Alerting Strategies and Impact Analysis
Monitoring is futile without a plan to act on the insights. Alerting strategies for pipeline failures must balance vigilance against noise. Best practice is to implement tiered alerts: critical alerts for complete job failures or severe SLA breaches (sent immediately via PagerDuty or Slack), and warning alerts for degradations like slowing jobs or minor freshness lapses (bundled in a daily digest). Always configure alerts with meaningful context—include the job name, error message, and a link to the relevant dashboard—to accelerate debugging.
When a failure occurs, lineage tracking for impact analysis becomes invaluable. Data lineage is the record of how data moves and transforms from source to consumption. By mapping dependencies, you can instantly identify which downstream reports, models, or applications are affected by a broken pipeline. For example, if a raw sales table fails to update, lineage tools can show that the weekly revenue dashboard and a customer segmentation model are now stale, allowing you to communicate impact precisely and prioritize fixes.
Cost Monitoring for Cloud-Based Pipelines
In cloud environments, pipeline inefficiencies translate directly into unnecessary expense. Cost monitoring for cloud-based pipelines involves tracking spending tied to data storage, compute resources (like Snowflake credits or Databricks DBUs), and data egress fees. Set up budgets and alerts for anomalous spending; a query that accidentally runs a full table scan repeatedly can incur massive costs overnight. Correlate cost spikes with performance metrics—a job that costs twice as much this month should also be evaluated for whether it's delivering twice the value or just suffering from bloat. Regularly review and right-size compute clusters, archive old data, and eliminate orphaned storage resources to maintain cost efficiency.

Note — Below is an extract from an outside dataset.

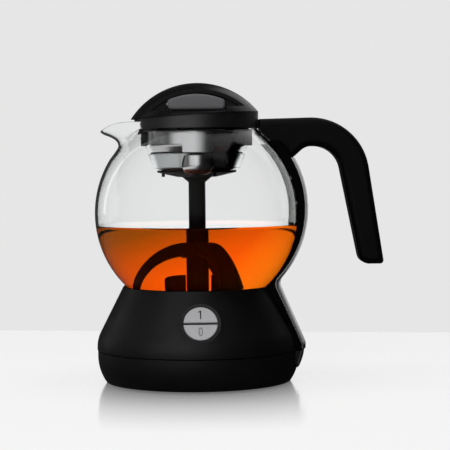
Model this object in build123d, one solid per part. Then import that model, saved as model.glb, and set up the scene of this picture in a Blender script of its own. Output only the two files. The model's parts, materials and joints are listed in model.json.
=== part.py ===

Building Observability Dashboards
Metrics and alerts need a unified home: the observability dashboard. A well-designed dashboard provides a real-time, holistic view of pipeline health, freshness, quality, and cost. You can build this using specialized tools like Monte Carlo or Elementary, which offer out-of-the-box detectors for anomalies, lineage, and SLA tracking, or via custom solutions using open-source libraries (e.g., Great Expectations) and visualization platforms (e.g., Grafana). The choice depends on complexity and resources; tools like Monte Carlo provide automated monitoring with minimal configuration, while custom solutions offer flexibility for unique requirements. A standard dashboard might have panels for: today's job success rate, data freshness across key tables, active alert count, and monthly cloud spend to date. The goal is to answer "Is everything okay?" at a glance for both engineers and business stakeholders.
Common Pitfalls
- Alert Fatigue from Over-Monitoring: Setting alerts for every minor fluctuation leads to ignored notifications. Correction: Define clear, business-impact-based thresholds. Use composite alerts that trigger only when multiple metrics degrade, indicating a genuine issue rather than noise.
- Ignoring Schema Drift Until Failure: Assuming source data structures are static is a recipe for surprise outages. Correction: Implement proactive schema checks as a mandatory stage in your pipeline. Use metadata comparison tools to flag changes in staging environments before they hit production.
- Neglecting Cost Until the Bill Arrives: Treating cloud costs as a fixed, unmanaged expense. Correction: Integrate cost monitoring into your weekly operational reviews. Tag all pipeline resources by project or team to enable chargeback and identify optimization opportunities.
- Building Dashboards No One Uses: Creating complex dashboards that don't address key user questions. Correction: Co-design dashboards with consumers. For engineers, focus on debugging details. For business users, highlight SLA compliance and data freshness in simple terms.
Summary
- Monitor comprehensively: Track job execution, data freshness (via SLAs), row count stability, and schema integrity to form a complete picture of pipeline health.
- Alert intelligently: Implement tiered, context-rich alerting strategies to ensure teams act on critical issues without being overwhelmed by noise.
- Understand impact: Use data lineage tracking to quickly assess the downstream consequences of any pipeline failure, improving communication and prioritization.
- Control expenses: Actively monitor and optimize the cloud costs associated with data storage, computation, and transfer in your pipelines.
- Visualize effectively: Build observability dashboards using tools like Monte Carlo or custom stacks to centralize insights and make pipeline state transparent to all stakeholders.